Passando davanti a vecchi palazzi con tubature esterne, ad esempio il pluviale (dal latino pluviam, pioggia), ovvero il discendente delle acque piovane, si può a volte osservare un raccordo biforcato. Si tratta di una tubatura orizzontale connessa in diagonale ad una verticale, che in conseguenza assume la forma di due gambe, simili a quelle dei pantaloni: ebbene, il nome di braga è stato dato anche a questo raccordo idraulico, il quale per lo più è collocato, soprattutto in configurazioni complesse, all’interno dei muri.

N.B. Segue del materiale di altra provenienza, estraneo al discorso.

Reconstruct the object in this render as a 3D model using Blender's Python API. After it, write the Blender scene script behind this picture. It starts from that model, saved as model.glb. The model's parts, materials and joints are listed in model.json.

C’è poi la parte meno nobile della famiglia, che unitasi alla s- detrattiva, ha originato sbracalato, uno vestito in modo indecoroso e disordinato; sbracamento, scompostezza nel vestire, nel linguaggio o nei comportamenti; sbracare e sbracarsi, rari per togliere (togliersi) le brache e usato per lo più come termine familiare in senso figurato con connotazione sempre negativa di lasciarsi andare a comportamenti sciatti, come sbracarsi sul divano o magari per sbracarsi dalle risate. Tralasciando termini analoghi come sbracato e sbracatura, è interessante l’uso del superlativo di sbracato che Vincenzo Monti fa in una lettera ad un suo amico. Siamo nel novembre del 1809, Monti ha circa 55 anni e dovendo giustificare il ritardo nel rispondere al suo amico Ferdinando Arrivabene, così scrive in modo colorito:
Mio caro amico,
Una fiera tosse e convulsione di petto che da venti e più giorni mi sconquassa senza riposo, la mia lagrimazione di occhi, che sempre peggiora, la malinconia, che mai non mi abbandona, disturbi senza fine sofferti per la costrizione d’un mio nipote, ch’è stato rassegnato per la guardia d’onore, e non vorrebbe saperne, finalmente una sbracatissima cacarella che appena mi ha lasciata l’anima in corpo, ecco alcune delle ragioni del mio tardo rispondere alla tua carissima.
E per finire, il canto popolare, intonato dalle mondine del Novarese e del Vercellese all’approssimarsi del giorno di paga:
Sciur padron da li beli braghi bianchi, fora li palanchi.